Muitos tradutores da Bíblia tomaram sem justificativa a liberdade de omitir o nome de Deus, Jeová, das traduções modernas, embora esse nome seja encontrado em antigos manuscritos da Bíblia. (Veja o Apêndice A4.) Muitas traduções substituem o nome de Deus por títulos, como “Senhor”, e algumas até obscurecem o fato de que Deus tem um nome. Por exemplo, em algumas traduções, um trecho da oração de Jesus registrada em João 17:26 diz: “Eu fiz com que eles te conheçam” e em João 17:6: “Dei-te a conhecer àqueles que me confiaste.” No entanto, uma tradução fiel das palavras da oração de Jesus é: “Eu tornei o teu nome conhecido a eles” e “tornei o teu nome conhecido aos homens que me deste”.
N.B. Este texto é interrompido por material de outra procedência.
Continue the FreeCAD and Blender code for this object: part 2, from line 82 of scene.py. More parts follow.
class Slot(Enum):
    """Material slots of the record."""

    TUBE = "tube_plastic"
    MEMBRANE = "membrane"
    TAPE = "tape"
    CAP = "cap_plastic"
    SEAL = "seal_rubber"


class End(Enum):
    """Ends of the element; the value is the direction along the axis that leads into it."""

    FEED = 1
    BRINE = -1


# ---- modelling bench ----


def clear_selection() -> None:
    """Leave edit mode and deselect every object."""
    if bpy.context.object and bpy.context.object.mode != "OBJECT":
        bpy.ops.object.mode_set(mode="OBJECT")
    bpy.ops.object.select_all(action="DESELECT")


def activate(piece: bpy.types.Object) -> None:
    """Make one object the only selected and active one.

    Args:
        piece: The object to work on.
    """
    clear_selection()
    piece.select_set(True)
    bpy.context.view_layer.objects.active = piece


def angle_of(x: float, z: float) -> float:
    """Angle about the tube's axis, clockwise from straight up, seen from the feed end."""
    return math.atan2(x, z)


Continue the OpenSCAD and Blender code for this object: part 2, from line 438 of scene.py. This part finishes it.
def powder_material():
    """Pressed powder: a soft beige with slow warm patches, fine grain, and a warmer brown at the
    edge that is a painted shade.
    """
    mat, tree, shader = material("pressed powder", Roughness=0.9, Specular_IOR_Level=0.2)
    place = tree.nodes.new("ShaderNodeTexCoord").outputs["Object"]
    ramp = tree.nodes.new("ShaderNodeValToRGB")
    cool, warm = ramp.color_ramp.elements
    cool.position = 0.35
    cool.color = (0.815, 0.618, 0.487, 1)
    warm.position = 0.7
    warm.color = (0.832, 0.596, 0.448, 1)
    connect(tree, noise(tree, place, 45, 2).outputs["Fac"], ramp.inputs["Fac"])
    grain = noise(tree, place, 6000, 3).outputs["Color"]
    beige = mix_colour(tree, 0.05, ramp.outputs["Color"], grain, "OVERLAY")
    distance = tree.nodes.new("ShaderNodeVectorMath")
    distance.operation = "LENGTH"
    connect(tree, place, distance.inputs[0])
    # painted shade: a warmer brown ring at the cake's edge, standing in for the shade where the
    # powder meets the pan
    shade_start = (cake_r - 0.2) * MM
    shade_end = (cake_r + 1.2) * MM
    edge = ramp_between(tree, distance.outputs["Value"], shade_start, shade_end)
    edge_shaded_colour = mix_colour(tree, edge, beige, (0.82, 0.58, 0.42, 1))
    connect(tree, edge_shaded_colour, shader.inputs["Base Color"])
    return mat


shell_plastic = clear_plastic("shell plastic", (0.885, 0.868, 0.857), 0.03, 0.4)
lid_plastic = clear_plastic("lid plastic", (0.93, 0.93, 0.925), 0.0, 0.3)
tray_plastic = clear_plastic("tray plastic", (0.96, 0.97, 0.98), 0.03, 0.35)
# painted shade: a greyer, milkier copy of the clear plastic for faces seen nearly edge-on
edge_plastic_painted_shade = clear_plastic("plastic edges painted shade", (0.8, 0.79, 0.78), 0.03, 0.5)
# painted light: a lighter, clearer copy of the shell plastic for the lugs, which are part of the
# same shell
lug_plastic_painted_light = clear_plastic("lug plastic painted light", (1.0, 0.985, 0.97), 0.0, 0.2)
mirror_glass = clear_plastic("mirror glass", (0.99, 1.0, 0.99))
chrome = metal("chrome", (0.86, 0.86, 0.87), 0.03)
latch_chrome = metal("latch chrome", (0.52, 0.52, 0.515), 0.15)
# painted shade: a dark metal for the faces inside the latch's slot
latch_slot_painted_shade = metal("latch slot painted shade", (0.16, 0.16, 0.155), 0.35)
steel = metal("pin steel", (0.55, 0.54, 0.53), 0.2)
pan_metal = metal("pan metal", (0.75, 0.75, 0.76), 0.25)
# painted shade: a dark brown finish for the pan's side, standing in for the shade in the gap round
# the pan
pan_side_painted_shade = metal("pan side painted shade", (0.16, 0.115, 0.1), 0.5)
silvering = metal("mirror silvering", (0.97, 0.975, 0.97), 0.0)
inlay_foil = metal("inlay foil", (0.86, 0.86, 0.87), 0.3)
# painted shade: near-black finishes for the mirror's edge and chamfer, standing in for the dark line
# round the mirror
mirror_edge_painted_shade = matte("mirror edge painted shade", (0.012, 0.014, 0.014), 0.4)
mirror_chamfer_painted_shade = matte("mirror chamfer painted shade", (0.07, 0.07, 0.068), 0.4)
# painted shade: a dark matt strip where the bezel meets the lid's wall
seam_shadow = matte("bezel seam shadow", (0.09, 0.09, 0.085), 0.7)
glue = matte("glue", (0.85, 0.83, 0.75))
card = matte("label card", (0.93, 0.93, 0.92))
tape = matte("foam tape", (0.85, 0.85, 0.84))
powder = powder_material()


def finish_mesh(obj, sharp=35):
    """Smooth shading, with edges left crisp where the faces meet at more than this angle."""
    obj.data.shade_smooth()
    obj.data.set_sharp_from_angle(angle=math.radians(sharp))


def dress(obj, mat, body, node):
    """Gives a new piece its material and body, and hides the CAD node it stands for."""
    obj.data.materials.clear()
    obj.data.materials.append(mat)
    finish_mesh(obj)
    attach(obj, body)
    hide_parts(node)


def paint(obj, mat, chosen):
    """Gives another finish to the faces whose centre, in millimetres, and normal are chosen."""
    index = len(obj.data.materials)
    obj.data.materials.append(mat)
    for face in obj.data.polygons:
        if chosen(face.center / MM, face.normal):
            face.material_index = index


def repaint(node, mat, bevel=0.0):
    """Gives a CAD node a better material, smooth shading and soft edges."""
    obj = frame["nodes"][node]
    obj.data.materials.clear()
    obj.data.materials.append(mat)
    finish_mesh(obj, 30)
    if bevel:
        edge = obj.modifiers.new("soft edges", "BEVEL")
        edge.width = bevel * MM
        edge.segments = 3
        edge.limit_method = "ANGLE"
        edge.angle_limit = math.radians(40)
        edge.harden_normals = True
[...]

No prefácio da edição original em inglês da Tradução do Novo Mundo, encontramos a seguinte declaração: “Não apresentamos nenhuma paráfrase das Escrituras. Fizemos esforços para fornecer uma tradução o mais literal possível, conforme o idioma inglês moderno permite, e sempre que a tradução literal não ocultar a ideia por causa de alguma estranheza.” Assim, a Comissão da Tradução do Novo Mundo da Bíblia se esforçou para alcançar um equilíbrio entre usar palavras e expressões que reflitam as originais, e, ao mesmo tempo, evitar um fraseado que soe estranho ou obscureça o verdadeiro sentido. Em resultado disso, a Bíblia pode ser lida com facilidade e o leitor pode confiar plenamente que a mensagem inspirada foi transmitida com exatidão. — 1 Tessalonicenses 2:13.